Now, Schlock Mercenary is not a very Mormon comic, in my opinion. By that, I don’t mean that it’s full of things Mormons would object to–not at all. But, you know how you can pick up practically any book that Orson Scott Card has ever written, and just smell the LDS wafting off it? Schlock Mercenary doesn’t have that.

But this comic is a full time job, and not an easy one. You only have to spend a little time on Sandra Tayler’s blog to get a sense of what a massive undertaking it is. It isn’t easy being self-employed in a creative field. It’s even more challenging to do so while attempting to raise four children and keep a healthy marriage. But all indications are that the Taylers have been successful on all fronts.

Now, could a secular couple in the same situation succeed? Absolutely. I’m not trying to say that religion is sine qua non here. But, this kind of creative partnership, especially one that demands so much from both members, cannot help but benefit from the peace and strength that Howard and Sandra draw from their religion.

That’s not something I’m making up, either. Have a look at this recent interview with the couple. It’s intended for Mormon audiences, but I think that helps provide a better sense of how their faith matters to them. (They tend to be very tactful when discussing their faith before mixed audiences. They don’t preach–in fact, they just plain don’t talk about it all that much, at least online. In my opinion, their lives give a far better testimony than any preaching, anyway.)

Sometimes, atheists like to imply–or, hell, outright state–that the world would be better without religion. (I feel like I should make it clear that that’s a general “atheists”, not, say, my roommate, with whom I have had numerous very interesting and challenging discussions about the merits of religion.) That anything that’s good with religion would be better without it. That the drawbacks of religion far outweigh the benefits.
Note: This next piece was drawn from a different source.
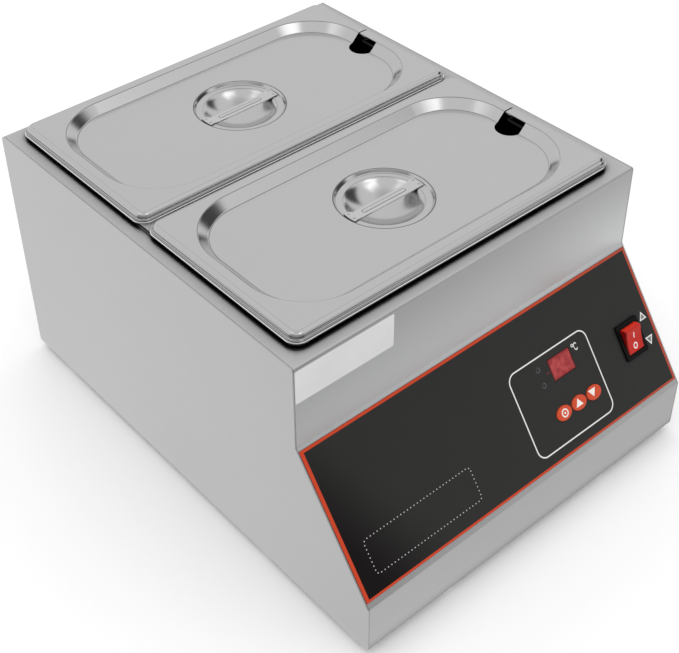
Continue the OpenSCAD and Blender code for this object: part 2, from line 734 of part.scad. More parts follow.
module tact_switches() color("dimgray") for (k = [-1:1])
    panel_frame(key_x + k * key_pitch, key_down_slope) translate([0, 0, board_top]) {
        plunger = -sheet_t - fit - key_lip_t - key_stem_l - key_travel - tact_gap - board_top;
        linear_extrude(tact_h) square(tact_w, center = true);
        cylinder(d = tact_plunger_d, h = plunger);
    }

module board_standoffs() color("goldenrod") panel_frame(board_x, board_down)
    board_corners(board_w, board_l, board_hole_in) difference() {
        translate([0, 0, board_top]) cylinder(d = standoff_d, h = board_gap);
        translate([0, 0, board_top - cut]) cylinder(d = board_hole_d, h = board_gap - cut);
    }

board_screw_l = 8;
board_head_d = 5.5;
board_head_h = 1.8;

module board_screws() color("gray") panel_frame(board_x, board_down)
    board_corners(board_w, board_l, board_hole_in) translate([0, 0, board_top - board_t])
        mirror([0, 0, 1]) screw(board_screw_d, board_screw_l, board_head_d, board_head_h);

// Rocker switch

rocker_reach = 4.6;           // from the pivot to the crests of the rocker
rocker_half = 10.4;         // from the middle of the rocker to a crest
rocker_pivot = 0.5;         // pivot above the panel surface
rocker_w = 18.5;
rocker_dish = 1;            // hollow of the rocker face
rocker_deep = 5;            // rocker below its pivot
rocker_r = norm([rocker_half, rocker_reach]);
switch_d = 22;
switch_floor = 2;
pivot_d = 3;
pivot_l = 1.2;

module rocker_profile() {
    dish_r = (rocker_half * rocker_half + rocker_dish * rocker_dish) / (2 * rocker_dish);
    difference() {
        circle(rocker_r);
        translate([-rocker_r - cut, rocker_reach]) square([2 * (rocker_r + cut), rocker_r]);
        translate([-rocker_r - cut, -rocker_r - rocker_deep]) square([2 * (rocker_r + cut), rocker_r]);
        translate([0, rocker_reach + dish_r - rocker_dish]) circle(dish_r, $fn = 96);
    }
}

// The side view lies in the panel's own up and out directions
module rocker_actuator() color("red") panel_frame(rocker_x, rocker_down)
    translate([0, 0, overlay_t + rocker_pivot]) rotate([rocker_tilt, 0, 0]) rotate([quarter, 0, quarter]) {
        translate([0, 0, -rocker_w / 2]) linear_extrude(rocker_w) rocker_profile();
        translate([0, 0, -rocker_w / 2 - pivot_l]) cylinder(d = pivot_d, h = rocker_w + 2 * pivot_l);
    }

module rocker_housing() color("#222222") panel_frame(rocker_x, rocker_down)
    translate([0, 0, overlay_t]) difference() {
        union() {
            linear_extrude(bezel_t) rounded(bezel_w, bezel_h, bezel_t / 2);
            translate([0, 0, -switch_d]) linear_extrude(switch_d + cut / 2)
                square([switch_w, switch_h], center = true);
        }
        translate([0, 0, switch_floor - switch_d]) linear_extrude(switch_d + bezel_t)
            square([rocker_w + 2 * fit, 2 * rocker_r + 2 * fit], center = true);
        translate([0, 0, rocker_pivot]) rotate([0, quarter, 0])
            cylinder(d = pivot_d + fit, h = rocker_w + 2 * pivot_l + 2 * fit, center = true);
    }

terminal_pitch = 12;
terminal_row = 7;

module switch_terminals() color("gold") panel_frame(rocker_x, rocker_down)
    for (x = [-1, 1], y = [-1, 1])
        translate([x * terminal_row / 2 - blade_t / 2, y * terminal_pitch / 2 - blade_w / 2,
            overlay_t - switch_d - blade_l]) cube([blade_t, blade_w, blade_l]);

// Power electronics on the base plate

power_x = body_w / 2 - 105;
power_y = 40;
power_w = 120;
power_l = 90;
power_rise = 8;
power_hole_in = 5;
relay_size = [19, 15.5, 15];
coil_size = [42, 34, 28];
core_size = [30, 46, 20];
plug_size = [22, 9, 11];
block_size = [64, 22, 18];
block_x = body_w / 2 - 135;
block_y = top_d - 78;
block_ways = 5;
earth_x = body_w / 2 - 95;
earth_y = top_d - 38;
earth_l = 16;

module at_power_board() translate([power_x, power_y, 0]) board_corners(power_w, power_l, power_hole_in)
    children();

module power_board() color(board_tone) housing_frame() translate([0, 0, power_rise]) difference() {
    translate([power_x, power_y, 0]) linear_extrude(board_t) square([power_w, power_l], center = true);
    at_power_board() translate([0, 0, -cut]) cylinder(d = board_hole_d, h = board_t + 2 * cut);
}

module power_standoffs() color("goldenrod") housing_frame() at_power_board() {
    difference() {
        cylinder(d = standoff_d, h = power_rise);
        translate([0, 0, -cut]) cylinder(d = board_hole_d, h = power_rise + 2 * cut);
    }
    translate([0, 0, power_rise + board_t])
        screw(board_screw_d, power_rise + board_t + base_t, board_head_d, board_head_h);
}

module on_power_board(x, y) housing_frame()
    translate([power_x + x, power_y + y, power_rise + board_t]) children();

module relays() color("royalblue") for (x = [0, 1])
    on_power_board(power_w / 4, -power_l / 4 + x * 1.5 * relay_size.y)
        linear_extrude(relay_size.z) square([relay_size.x, relay_size.y], center = true);

module transformer() on_power_board(-power_w / 5, 0) {
    color("darkslategray") linear_extrude(core_size.z) square([core_size.x, core_size.y], center = true);
    color("peru") linear_extrude(coil_size.z) square([coil_size.x, coil_size.y], center = true);
}

module board_connectors() color("ivory") {
    on_power_board(power_w / 4, power_l / 2 - plug_size.y) linear_extrude(plug_size.z)
        square([plug_size.x, plug_size.y], center = true);
    on_power_board(-power_w / 5, -power_l / 2 + plug_size.y) linear_extrude(plug_size.z)
        square([plug_size.x, plug_size.y], center = true);
    panel_frame(board_x, board_down) translate([0, board_l / 4, board_top - board_t - plug_size.z])
        linear_extrude(plug_size.z) square([plug_size.x, plug_size.y], center = true);
}

module terminal_block() color("ivory") housing_frame() translate([block_x, block_y, 0]) {
    way = block_size.x / block_ways;
    difference() {
        translate([-block_size.x / 2, -block_size.y / 2, 0]) cube(block_size);
        for (k = [0:block_ways - 1]) translate([(k - (block_ways - 1) / 2) * way, 0, 0]) {
            for (y = [-1, 1]) translate([0, y * block_size.y / 4, block_size.z / 2])
                cylinder(d = screw_d, h = block_size.z);
            for (y = [-1, 1]) translate([0, y * block_size.y / 2, block_size.z / 3])
                rotate([y * quarter, 0, 0]) cylinder(d = lead_d + fit, h = 2 * cut, center = true);
        }
    }
}

gland_hex = 19;
gland_hex_h = 5;
gland_dome_h = gland_reach - gland_hex_h;
gland_bore = 9;
gland_thread_l = 12;
gland_wall = 2;

module at_gland() housing_frame() translate([gland_x, top_d, gland_z]) rotate([-quarter, 0, 0]) children();

module cable_gland() color("#2b2b2b") at_gland() difference() {
    union() {
        cylinder(d = gland_hex / cos(30), h = gland_hex_h, $fn = 6);
        translate([0, 0, gland_hex_h])
            cylinder(d1 = gland_hex, d2 = gland_bore + 2 * gland_wall, h = gland_dome_h);
        translate([0, 0, -gland_thread_l]) cylinder(d = gland_d - fit, h = gland_thread_l + cut / 2);
    }
    translate([0, 0, -gland_thread_l - cut])
        cylinder(d = gland_bore, h = gland_thread_l + gland_reach + 2 * cut);
}

module gland_locknut() color("#2b2b2b") at_gland()
    translate([0, 0, -sheet_t - gland_hex_h]) hex_nut(gland_hex, gland_hex_h, gland_d - fit);

module earth_stud() color("gold") housing_frame() translate([earth_x, earth_y, -base_t]) {
    cylinder(d = stud_d, h = earth_l);
    for (k = [0, 1]) translate([0, 0, base_t + k * stud_nut_h]) hex_nut(stud_nut, stud_nut_h, stud_d);
}

// Wiring, from piece to piece

lead_d = 3;
thin_d = 1.6;
loom_z = 48;                // height at which the leads cross the housing
loom_step = 5;

function way_x(k) = block_x + (k - (block_ways - 1) / 2) * block_size.x / block_ways;
function panel_point(x, down, out) = [x, -down * cos(slope_angle) - out * sin(slope_angle),
    slope_top - down * sin(slope_angle) + out * cos(slope_angle)];
function rise(p, z) = [p.x, p.y, z];
function pan_y(k) = front_margin + pan_w / 2 + k * pan_pitch;
function plug_point(x, y) = [power_x + x, power_y + y, power_rise + board_t + plug_size.z];

function switch_blade(k, row) = panel_point(rocker_x + (2 * k - 1) * terminal_row / 2,
    rocker_down + row * terminal_pitch / 2, blade_end);

rear_plug = [power_w / 4, power_l / 2 - plug_size.y];
front_plug = [-power_w / 5, plug_size.y - power_l / 2];
blade_end = overlay_t - switch_d - blade_l - lead_d / 2 * sin(slope_angle);
cutout_low = body_h + clamp_base - cutout_h - blade_l;

// From the mains ways of the terminal block to the switch
module mains_wiring() color("saddlebrown") housing_frame() for (k = [0, 1]) {
    front = block_y - block_size.y / 2;
    z = loom_z - k * loom_step;
    top_end = switch_blade(k, -1);
    lead([[way_x(k + 3), front + cut, block_size.z / 3], [way_x(k + 3), front - loom_step, block_size.z / 3],
        [way_x(k + 3), front - loom_step, z], [top_end.x, front - loom_step, z],
        rise(top_end, z), top_end], lead_d);
}

// From the switch to the power board
module switch_wiring() color("black") housing_frame() for (k = [0, 1]) {
    plug = plug_point(rear_plug.x + (k + 0.7) * loom_step, rear_plug.y);
    z = loom_z / 2 + (1 - k) * loom_step;
    low_end = switch_blade(k, 1);
    lead([low_end, rise(low_end, z), [low_end.x, plug.y, z], rise(plug, z), plug], lead_d);
}

// From the cutouts under the heaters to the terminal block and to the power board
module heater_wiring() color("white") housing_frame() for (k = [0, 1]) {
    block_front = block_y - block_size.y / 2;
    z = loom_z + (k + 1) * loom_step;
    near = [-cutout_d / 4, pan_y(k), cutout_low];
    far = [cutout_d / 4, pan_y(k), cutout_low];
    turn_y = block_front - (k + 2) * loom_step;
    plug = plug_point(rear_plug.x - (k + 0.7) * loom_step, rear_plug.y);
    lead([near, rise(near, z), [way_x(k), near.y, z], [way_x(k), turn_y, z],
        [way_x(k), turn_y, block_size.z / 3], [way_x(k), block_front + cut, block_size.z / 3]], lead_d);
    lead([far, rise(far, z + 3 * loom_step), [plug.x, far.y, z + 3 * loom_step],
        [plug.x, plug.y, z + 3 * loom_step], plug], lead_d);
}

// Ribbon between the boards, and the lead of the temperature probe
module panel_wiring() color("red") housing_frame() {
    for (k = [0:3]) {
        shift = (k - 1.5) * (thin_d + fit);
        start = panel_point(board_x + shift, board_down - board_l / 4,
            board_top - board_t - plug_size.z - thin_d / 2);
        goal = plug_point(front_plug.x + shift, front_plug.y);
        lead([start, [start.x, goal.y, start.z - 3 * loom_step],
            [goal.x, goal.y, goal.z + loom_step], goal], thin_d);
    }
    probe = [probe_x - (probe_l + thin_d) / 2, pan_y(0) + probe_y, body_h + clamp_base - probe_d / 2];
    goal = plug_point(front_plug.x - 2.5 * (thin_d + fit), front_plug.y);
    x = cutout_ear_l / 2 + loom_step;
    turn_y = probe.y - 2 * loom_step;
    lead([probe, [x, turn_y, probe.z], [x, turn_y, loom_z - loom_step],
        [goal.x, goal.y, loom_z - loom_step], goal], thin_d);
}

body_wrap();
side_panel_left();
side_panel_right();
rear_panel();
base_plate();
rear_panel_screws();
base_screws();
rubber_feet();
foot_screws();
heating_well_front();
heating_well_rear();
heater_mat_front();
heater_mat_rear();
heater_clamp_front();
heater_clamp_rear();
clamp_studs();
insulation_front();
insulation_rear();
temperature_probe();
thermal_cutouts();
pan_front();
pan_rear();
lid_front();
lid_rear();
lid_handle_front();
lid_handle_rear();
control_overlay();
display_window();
key_set();
key_up();
key_down();
indicator_lenses();
display_board();
display_module();
tact_switches();
board_standoffs();
board_screws();
rocker_housing();
rocker_actuator();
switch_terminals();
power_board();
power_standoffs();
relays();
transformer();
board_connectors();
terminal_block();
cable_gland();
gland_locknut();
earth_stud();
mains_wiring();
switch_wiring();
heater_wiring();
panel_wiring();
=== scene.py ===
import json
import math
from functools import reduce
from math import cos, radians, sin

import bmesh
import bpy
from mathutils import Euler, Matrix, Vector


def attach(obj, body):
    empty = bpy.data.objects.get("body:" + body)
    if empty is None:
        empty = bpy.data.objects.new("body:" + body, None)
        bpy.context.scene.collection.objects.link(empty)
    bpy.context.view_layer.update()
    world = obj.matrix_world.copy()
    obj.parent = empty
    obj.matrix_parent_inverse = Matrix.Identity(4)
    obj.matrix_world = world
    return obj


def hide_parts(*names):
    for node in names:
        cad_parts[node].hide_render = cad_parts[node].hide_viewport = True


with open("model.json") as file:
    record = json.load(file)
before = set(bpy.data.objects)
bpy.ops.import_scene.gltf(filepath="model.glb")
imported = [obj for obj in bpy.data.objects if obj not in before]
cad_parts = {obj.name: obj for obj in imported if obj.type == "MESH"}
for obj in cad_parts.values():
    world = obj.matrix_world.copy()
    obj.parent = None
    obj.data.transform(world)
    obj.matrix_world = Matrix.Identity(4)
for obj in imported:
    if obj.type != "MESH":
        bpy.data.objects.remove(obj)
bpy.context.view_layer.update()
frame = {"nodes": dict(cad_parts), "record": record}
nodes = frame["nodes"]
mm = 0.001
inMm = 1000.0  # shader positions come in metres
print("frame loaded")

# Where things are in the CAD, in millimetres
place = {
    "plate": 234,  # height of the top plate
    "halfWidth": 175,
    "panMiddles": {"front": -62, "rear": 118},
    "slopeTop": Vector((0, -162, 160)),
    "slopeRun": 76,
    "slopeDrop": 105,
}
slope = math.atan2(place["slopeDrop"], place["slopeRun"])
slopeDown = Vector((0, -cos(slope), -sin(slope)))
slopeOut = Vector((0, -sin(slope), cos(slope)))


def onPanel(x, down):
    # a point of the control panel, in millimetres of the row frame
    return place["slopeTop"] + Vector((x, 0, 0)) + slopeDown * down


# Outline that pans and lids share
ware = {"halfLong": 162.5, "halfWide": 88, "rimRadius": 11}

# Camera: the photograph's own viewpoint and framing
camera = {
    "location": (-0.568534, -0.663419, 0.833768),
    "turn": (0.903994, 0.021996, -0.701429),
    "lens": 70.3865,
    "sensor": 36,
    "shift": (0.04812, -0.109167),
    "reach": 20,
}
scene = bpy.context.scene
view = bpy.data.cameras.new("photoView")
view.lens = camera["lens"]
view.sensor_width = camera["sensor"]
view.shift_x, view.shift_y = camera["shift"]
view.clip_end = camera["reach"]
viewer = bpy.data.objects.new("photoView", view)
viewer.location = camera["location"]
viewer.rotation_euler = Euler(camera["turn"])
scene.collection.objects.link(viewer)
scene.camera = viewer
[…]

I say, maybe more of us would be better off like the Taylers.

2 thoughts on “The benefits of religious diversity: a case study

  1. Love this post!

    It’s making me think a bit about Latter Days, a LGBTQ flick I watched the other day. It’s about a closeted Mormon who falls in love with an openly gay man in Los Angeles. More importantly, I’d say, it’s about an openly gay man who falls in love with the Mormon.

    More importantly because otherwise it would just be a film for all us non-LDS folks to chuckle or scoff at the intolerance of that particular religion (and they are pretty intolerant of gays, no question there).
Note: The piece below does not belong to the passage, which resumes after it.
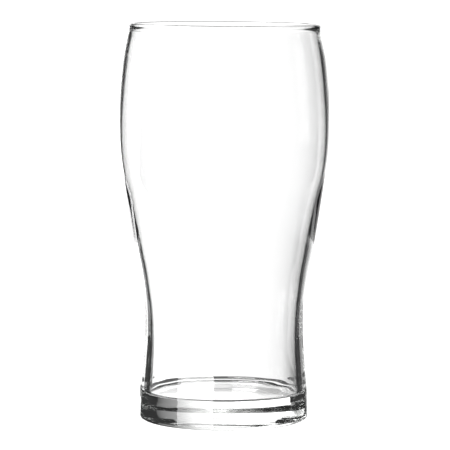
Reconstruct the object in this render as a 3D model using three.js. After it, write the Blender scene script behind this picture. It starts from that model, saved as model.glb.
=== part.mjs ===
// Tulip pint glass: one piece of clear soda-lime glass, pressed and blown, with a fire-polished lip.
//
// Millimetres, +Z up. The origin is the centre of the foot, on the surface that the glass stands on.
// The whole body is one profile turned round the Z axis. The profile starts on the axis under the
// foot, goes out along the underside, up the outside, over the lip, down the inside and back to the
// axis across the floor of the bowl.

import * as THREE from 'three';

// Foot
const footRadius = 34.3; // outside of the foot, just above the heel
const heelRadius = 1.5; // rounding between the side and the underside
const restInner = 27.0; // inner edge of the flat ring that the glass stands on
const puntRise = 2.0; // how far the underside is pushed up at its centre

// Bowl
const floorHeight = 10.5; // top of the solid base
const floorFillet = 1.2; // rounding between the floor and the wall

// Lip
const totalHeight = 160.0;
const lipRadius = 1.05; // the edge is a half round of this radius
const mouthRadius = 38.6; // outside of the lip

// The side, from the foot up. Each station gives the height, the outer radius and the wall there.
// The glass is thick in the foot, thins out where it was blown widest, and thickens to the lip.
const stations = [
  { height: 13, radius: 33.8, wall: 3.6 }, // beside the floor of the bowl
  { height: 25, radius: 32.85, wall: 3.5 },
  { height: 37, radius: 32.25, wall: 3.05 }, // waist
  { height: 49, radius: 32.55, wall: 2.7 },
  { height: 60.5, radius: 34.25, wall: 2.85 }, // start of the flare
  { height: 71.5, radius: 36.6, wall: 2.8 },
  { height: 84, radius: 38.6, wall: 2.05 },
  { height: 97, radius: 40.5, wall: 1.15 }, // thinnest glass
  { height: 109.5, radius: 42.1, wall: 1.2 },
  { height: 121.5, radius: 42.45, wall: 1.35 }, // widest point of the tulip
  { height: 134, radius: 42.1, wall: 1.75 },
  { height: 146, radius: 40.95, wall: 1.9 },
  { height: 153, radius: 39.55, wall: 1.75 },
  { height: 157, radius: 38.6, wall: 1.5 }, // neck, where the lip begins
];

// Fineness of the turned surface
const turnSteps = 64; // facets round the axis
const stepsPerSpan = 2; // profile steps between two stations
const smallArcSteps = 3; // steps in the heel and in the floor's fillet
const lipSteps = 6;
const puntSteps = 3;

// Points along an arc in the profile plane, from one angle to another, in degrees.
// An angle of 0 points away from the axis and 90 points up.
function arcPoints(centreRadius, centreHeight, radius, from, to, steps) {
  const rad = THREE.MathUtils.degToRad;
  const clockwise = to < from;
  const arc = new THREE.ArcCurve(centreRadius, centreHeight, radius, rad(from), rad(to), clockwise);
  return arc.getPoints(steps);
}

// The underside's shallow dome, from its centre on the axis out to the ring that the glass stands on.
// It is a piece of a large sphere whose sagitta is the rise and whose half chord is the ring's radius.
function puntPoints() {
  const sphere = (restInner ** 2 + puntRise ** 2) / (2 * puntRise);
  const halfAngle = THREE.MathUtils.radToDeg(Math.asin(restInner / sphere));
  const points = arcPoints(0, puntRise - sphere, sphere, 90, 90 - halfAngle, puntSteps);
  points[0].x = 0;
  points[puntSteps].y = 0;
  return points;
}

// The outside between the heel and the lip: a smooth curve through the stations.
function outsidePoints() {
  const foot = new THREE.Vector2(footRadius, heelRadius);
  const lip = new THREE.Vector2(mouthRadius, totalHeight - lipRadius);
  const side = stations.map((s) => new THREE.Vector2(s.radius, s.height));
  const curve = new THREE.SplineCurve([foot, ...side, lip]);
  return curve.getPoints(stepsPerSpan * (stations.length + 1));
}

// The inside between the lip and the floor's fillet: the same stations, moved in by the wall.
function insidePoints() {
  const lip = new THREE.Vector2(mouthRadius - 2 * lipRadius, totalHeight - lipRadius);
  const side = stations.map((s) => new THREE.Vector2(s.radius - s.wall, s.height));
  side[0].y = floorHeight + floorFillet;
  const curve = new THREE.SplineCurve([...side, lip]);
  return curve.getPoints(stepsPerSpan * stations.length).reverse();
}

// The whole outline, in order. Where two stretches meet, the second one's first point is left out.
function glassProfile() {
  const heelCentre = footRadius - heelRadius;
  const heel = arcPoints(heelCentre, heelRadius, heelRadius, -90, 0, smallArcSteps);
  const lipCentre = mouthRadius - lipRadius;
  const lip = arcPoints(lipCentre, totalHeight - lipRadius, lipRadius, 0, 180, lipSteps);
  const filletCentre = stations[0].radius - stations[0].wall - floorFillet;
  const fillet = arcPoints(filletCentre, floorHeight + floorFillet, floorFillet, 0, -90, smallArcSteps);
  const floorCentre = new THREE.Vector2(0, floorHeight);
  return [
    ...puntPoints(),
    ...heel,
    ...outsidePoints().slice(1),
    ...lip.slice(1),
    ...insidePoints().slice(1),
    ...fillet.slice(1),
    floorCentre,
  ];
}

// Clear glass with the faint grey-green cast that soda-lime glass has where it is thick.
function clearGlass() {
  return new THREE.MeshStandardMaterial({
    color: 0xe4ebe6,
    roughness: 0.02,
    metalness: 0.0,
    transparent: true,
    opacity: 0.3,
  });
}

function makeGlass() {
  const geometry = new THREE.LatheGeometry(glassProfile(), turnSteps);
  const mesh = new THREE.Mesh(geometry, clearGlass());
  mesh.name = 'glass';
  mesh.rotation.x = Math.PI / 2; // a lathe turns round Y, and the glass stands on Z
  return mesh;
}

const pintGlass = new THREE.Group();
pintGlass.add(makeGlass());

export default pintGlass;
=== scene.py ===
"""Tulip pint glass, in its studio.

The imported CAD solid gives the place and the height. A finely turned piece of clear glass stands for it,
and a bright-field light set, which turns with the camera, draws its edges.
"""

import math

import bpy
import numpy as np
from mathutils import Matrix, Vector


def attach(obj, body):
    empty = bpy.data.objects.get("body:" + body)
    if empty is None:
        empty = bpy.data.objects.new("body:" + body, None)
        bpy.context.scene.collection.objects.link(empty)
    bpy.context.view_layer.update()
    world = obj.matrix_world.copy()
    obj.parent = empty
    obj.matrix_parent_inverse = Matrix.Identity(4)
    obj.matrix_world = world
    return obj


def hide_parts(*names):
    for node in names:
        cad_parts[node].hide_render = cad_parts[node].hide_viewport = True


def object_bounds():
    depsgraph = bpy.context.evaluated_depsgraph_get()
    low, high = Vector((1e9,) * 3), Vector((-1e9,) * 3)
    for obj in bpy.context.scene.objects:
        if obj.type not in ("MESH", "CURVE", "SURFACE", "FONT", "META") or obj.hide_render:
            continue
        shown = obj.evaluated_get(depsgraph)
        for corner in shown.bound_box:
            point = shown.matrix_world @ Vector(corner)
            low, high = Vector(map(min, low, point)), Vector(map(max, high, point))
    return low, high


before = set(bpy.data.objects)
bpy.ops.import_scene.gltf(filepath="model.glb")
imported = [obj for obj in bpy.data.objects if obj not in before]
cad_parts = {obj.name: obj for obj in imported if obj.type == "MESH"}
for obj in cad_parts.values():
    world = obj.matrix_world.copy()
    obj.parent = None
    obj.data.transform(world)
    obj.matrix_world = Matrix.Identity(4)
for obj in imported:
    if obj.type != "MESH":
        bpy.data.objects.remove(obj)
cad_low, cad_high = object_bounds()

MM = 0.001

# ---------------------------------------------------------------- the glass, in millimetres

TOTAL_HEIGHT = round(cad_high[2] / MM, 1)
FOOT_RADIUS = 34.3  # outside of the foot, just above the heel
HEEL_RADIUS = 1.5  # rounding between the side and the underside
REST_INNER = 27.0  # inner edge of the flat ring that the glass stands on
PUNT_RISE = 2.0  # how far the underside is pushed up at its centre
FLOOR_HEIGHT = 10.5  # top of the solid base
FLOOR_FILLET = 1.2  # rounding between the floor and the wall
LIP_RADIUS = 1.05  # the edge is a half round of this radius
MOUTH_RADIUS = 38.6  # outside of the lip

# The side, from the foot up: height, outer radius and wall.
STATIONS = np.array(
    [
        [13.0, 33.8, 3.6],  # beside the floor of the bowl
        [25.0, 32.85, 3.5],
        [37.0, 32.25, 3.05],  # waist
        [49.0, 32.55, 2.7],
        [60.5, 34.25, 2.85],  # start of the flare
        [71.5, 36.6, 2.8],
        [84.0, 38.6, 2.05],
        [97.0, 40.5, 1.15],  # thinnest glass
        [109.5, 42.1, 1.2],
        [121.5, 42.45, 1.35],  # widest point of the tulip
        [134.0, 42.1, 1.75],
        [146.0, 40.95, 1.9],
        [153.0, 39.55, 1.75],
        [157.0, 38.6, 1.5],  # neck, where the lip begins
    ]
)

# How the blown bowl strays from true.
BORE_SHIFT = -0.2  # sideways, in full above BORE_SHIFT_FULL and not at all below BORE_SHIFT_NONE
BORE_SHIFT_NONE = 45.0
BORE_SHIFT_FULL = 75.0
FLOOR_TILT = 0.75  # how much lower the floor would be at the back of the foot
RIM_TILT = 0.15  # how much lower the rim is on its right

# How the pressed foot strays from true.
RIPPLE_HEIGHT = 0.012
RIPPLE_LENGTH = 3.4
RIPPLE_MIDDLE = 9.0  # height of the strongest ripple
RIPPLE_REACH = 8.0  # how far above and below that it has mostly died out
RIPPLE_START = 4.0  # from this height down it is brought to nothing at the table
UNDERSIDE_WAVE = 0.06

# Fineness of the turned surface
TURN_STEPS = 256
FOOT_SPAN_STEPS = 24
SPAN_STEPS = 8
SMALL_ARC_STEPS = 14
LIP_STEPS = 24
REST_STEPS = 6
FLAT_STEPS = 22


def arc(centre_radius, centre_height, radius, start, end, steps):
    """Centre plus radius times (cosine, sine) of an angle that runs evenly from start to end, in degrees."""
    angle = np.radians(np.linspace(start, end, steps + 1))
    return np.stack([centre_radius + radius * np.cos(angle), centre_height + radius * np.sin(angle)], axis=1)


def smooth_curve(points, steps):
    """Catmull-Rom through the points: each span is the cubic whose end slopes are half the chord between the
    neighbours on either side, with the end points counted twice. steps lists the steps in each span."""
    padded = np.concatenate([points[:1], points, points[-1:]])
    curve = []
    for before, start, end, after, count in zip(padded, padded[1:], padded[2:], padded[3:], steps):
        slope_in, slope_out = (end - before) / 2, (after - start) / 2
        t = np.linspace(0, 1, count, endpoint=False)[:, None]
        cubic = (2 * start - 2 * end + slope_in + slope_out) * t**3
        square = (3 * end - 3 * start - 2 * slope_in - slope_out) * t**2
        curve.append(cubic + square + slope_in * t + start)
    return np.concatenate(curve + [points[-1:]])


def line(start, end, steps):
    """Evenly spaced points on the straight line from start to end."""
    return np.linspace(start, end, steps + 1)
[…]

    But no, this agnostic/atheist character is moved by a religious character. Obviously, he doesn’t convert, but part of the reason that this Mormon guy interests him is BECAUSE he’s Mormon, because his faith has an impact on how he lives his life and makes his choices.

    Mind you, it’s not a perfect movie, but it surprised me enough that I liked it more than I thought it would. Because I thought it would simply be a unidirectional move from Mormonism to agnosticism, persecution to liberation, intolerance to acceptance. But instead it tapped a bit into what you’re saying about what religion can do for the world in a non-spiritual sense, which is make it a richer and more complex place.

  2. Oh Emma, I love when u start talking about religion.

    I have seen enough beautiful things inspired by religion that would never have existed without religion to know that whether I believe in it or not, it is not a bad thing.

    More than beauty, religion gives many people a sense of community. Church isn’t about finding God, it’s about feeling connected to other people, about finding people who have something in common with you and will support you when you’re in trouble. I’d argue that there are small towns in this country that *depend* on the organization provided by a church to a local area. The motivation for this, and for many, many charities, is inspired by the faith some people have in whatever religion they’re following.

    Some people find their moral guidelines through intellectual ideas of social justice and stuff like that, but other people find them through religion. What’s so bad about that?

    Maybe the good and bad things that come out of religion would have come out anyway, just in different forms. It’s hard to say. But religion helps a lot of people, and many people find comfort in it.

    I mean… I *wish* I had faith in something, and find it pretty unfortunate that I don’t. Maybe I think that what I believe is more True, but… it’s also more empty, and lonely, and purposeless. Without some faith in something, some conviction that you know the answer, the only thing you’ve got left is hope.